▸ **OBJECTIVE**:
Repeat the lines of the data that follow, please, starting at the first and stopping after the one with "cloudy pink garnet.".

--- MATERIAL ---

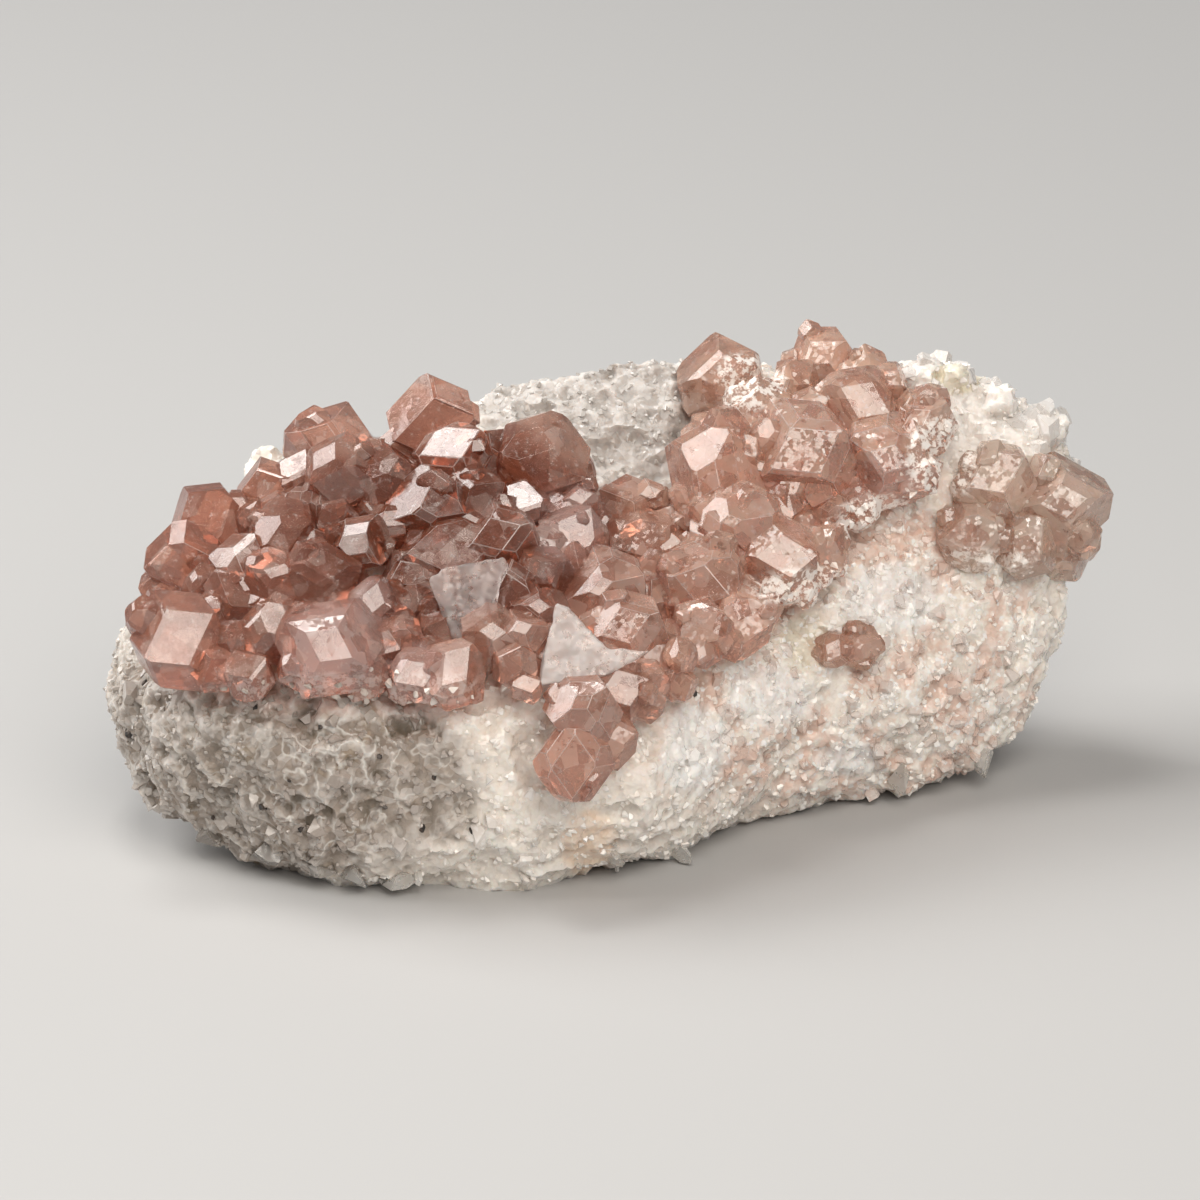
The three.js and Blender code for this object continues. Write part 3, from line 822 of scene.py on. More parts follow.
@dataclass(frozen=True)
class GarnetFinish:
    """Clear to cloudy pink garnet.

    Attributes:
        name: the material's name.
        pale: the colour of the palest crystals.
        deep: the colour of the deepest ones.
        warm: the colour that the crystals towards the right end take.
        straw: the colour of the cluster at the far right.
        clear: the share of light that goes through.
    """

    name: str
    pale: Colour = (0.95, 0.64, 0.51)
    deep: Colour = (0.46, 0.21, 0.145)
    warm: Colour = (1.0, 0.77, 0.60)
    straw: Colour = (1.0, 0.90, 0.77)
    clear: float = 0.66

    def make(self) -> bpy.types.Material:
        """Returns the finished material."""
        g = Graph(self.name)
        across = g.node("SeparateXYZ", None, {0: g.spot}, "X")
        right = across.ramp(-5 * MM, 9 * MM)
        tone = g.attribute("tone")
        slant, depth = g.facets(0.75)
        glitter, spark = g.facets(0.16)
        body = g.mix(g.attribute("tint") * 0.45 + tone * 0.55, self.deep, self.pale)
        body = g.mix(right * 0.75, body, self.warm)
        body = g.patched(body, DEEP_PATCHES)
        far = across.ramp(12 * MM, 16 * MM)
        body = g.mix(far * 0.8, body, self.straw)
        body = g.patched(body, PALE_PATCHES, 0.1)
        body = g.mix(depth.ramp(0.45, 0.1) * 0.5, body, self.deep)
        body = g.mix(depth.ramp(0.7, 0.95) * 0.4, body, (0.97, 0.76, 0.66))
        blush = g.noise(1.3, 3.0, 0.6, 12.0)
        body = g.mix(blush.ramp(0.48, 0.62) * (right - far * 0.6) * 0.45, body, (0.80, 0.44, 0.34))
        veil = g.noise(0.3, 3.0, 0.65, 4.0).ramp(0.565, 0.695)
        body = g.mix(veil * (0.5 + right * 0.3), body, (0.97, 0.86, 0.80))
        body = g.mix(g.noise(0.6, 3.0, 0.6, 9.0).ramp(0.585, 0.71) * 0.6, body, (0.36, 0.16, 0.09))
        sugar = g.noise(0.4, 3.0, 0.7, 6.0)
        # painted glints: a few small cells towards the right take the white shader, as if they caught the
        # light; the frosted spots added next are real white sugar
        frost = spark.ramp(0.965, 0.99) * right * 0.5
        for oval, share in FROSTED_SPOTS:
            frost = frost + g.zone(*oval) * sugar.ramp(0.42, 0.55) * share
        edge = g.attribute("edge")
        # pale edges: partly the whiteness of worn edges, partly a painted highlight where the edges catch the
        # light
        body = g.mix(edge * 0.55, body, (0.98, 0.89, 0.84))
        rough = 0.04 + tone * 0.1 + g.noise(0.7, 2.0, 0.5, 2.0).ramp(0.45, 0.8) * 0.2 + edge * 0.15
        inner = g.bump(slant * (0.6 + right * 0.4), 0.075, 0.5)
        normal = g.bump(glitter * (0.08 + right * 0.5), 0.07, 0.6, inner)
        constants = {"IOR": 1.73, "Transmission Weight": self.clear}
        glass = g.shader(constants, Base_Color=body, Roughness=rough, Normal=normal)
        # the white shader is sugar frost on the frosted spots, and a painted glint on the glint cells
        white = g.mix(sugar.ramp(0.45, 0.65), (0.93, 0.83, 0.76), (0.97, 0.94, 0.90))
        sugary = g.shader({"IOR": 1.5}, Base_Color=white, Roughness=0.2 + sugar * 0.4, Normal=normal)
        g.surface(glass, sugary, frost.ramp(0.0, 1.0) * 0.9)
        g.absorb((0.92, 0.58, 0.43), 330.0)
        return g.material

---

▸ **FULL SOLUTION**:
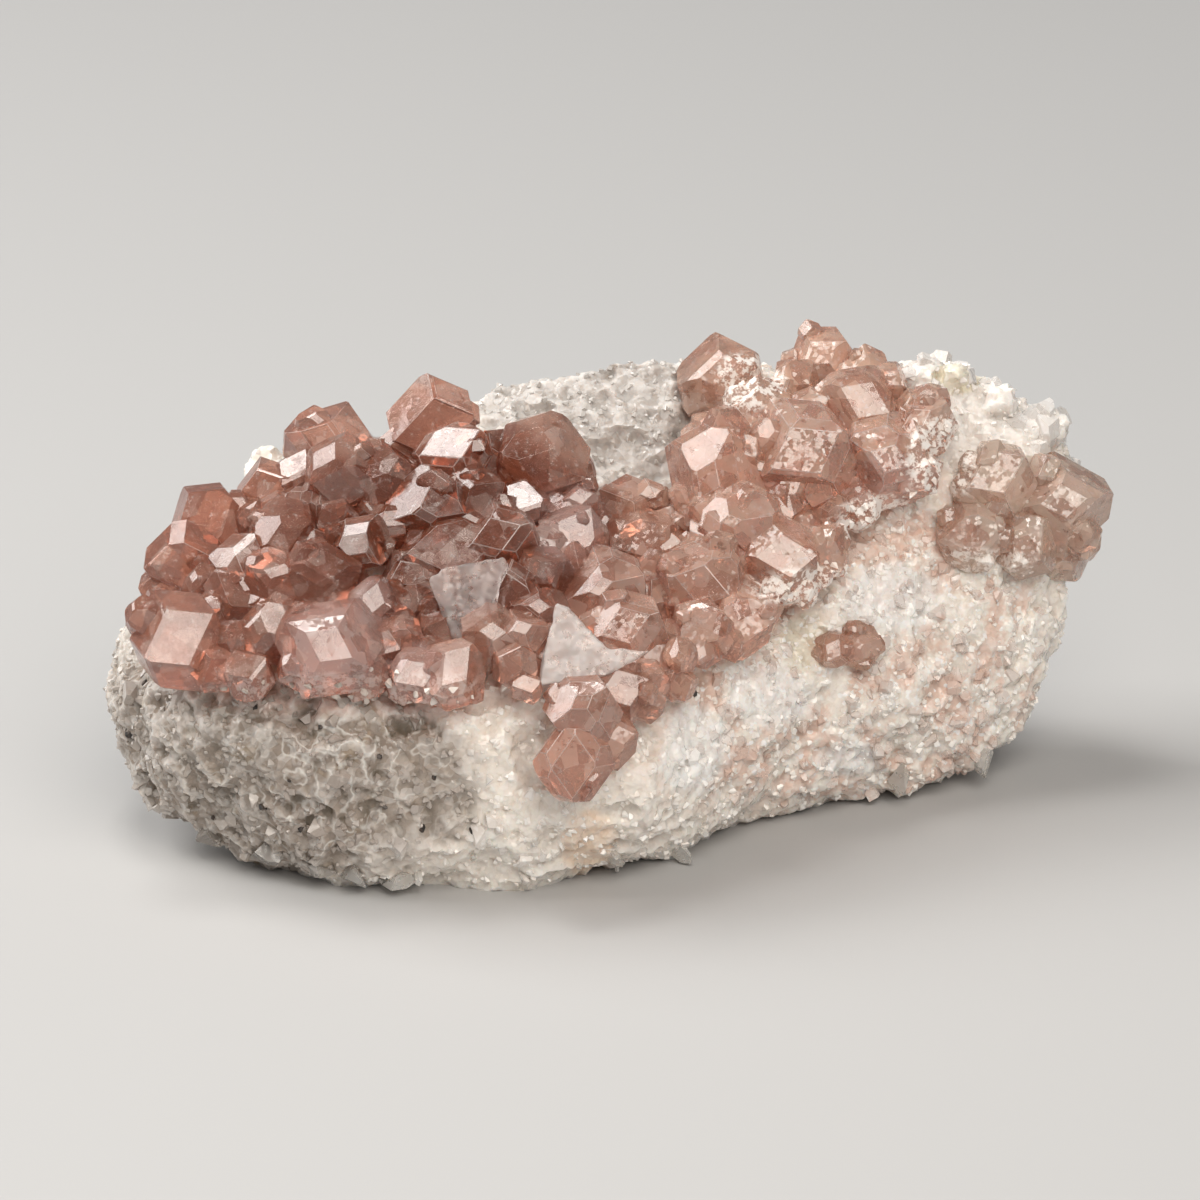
The three.js and Blender code for this object continues. Write part 3, from line 822 of scene.py on. More parts follow.
@dataclass(frozen=True)
class GarnetFinish:
    """Clear to cloudy pink garnet.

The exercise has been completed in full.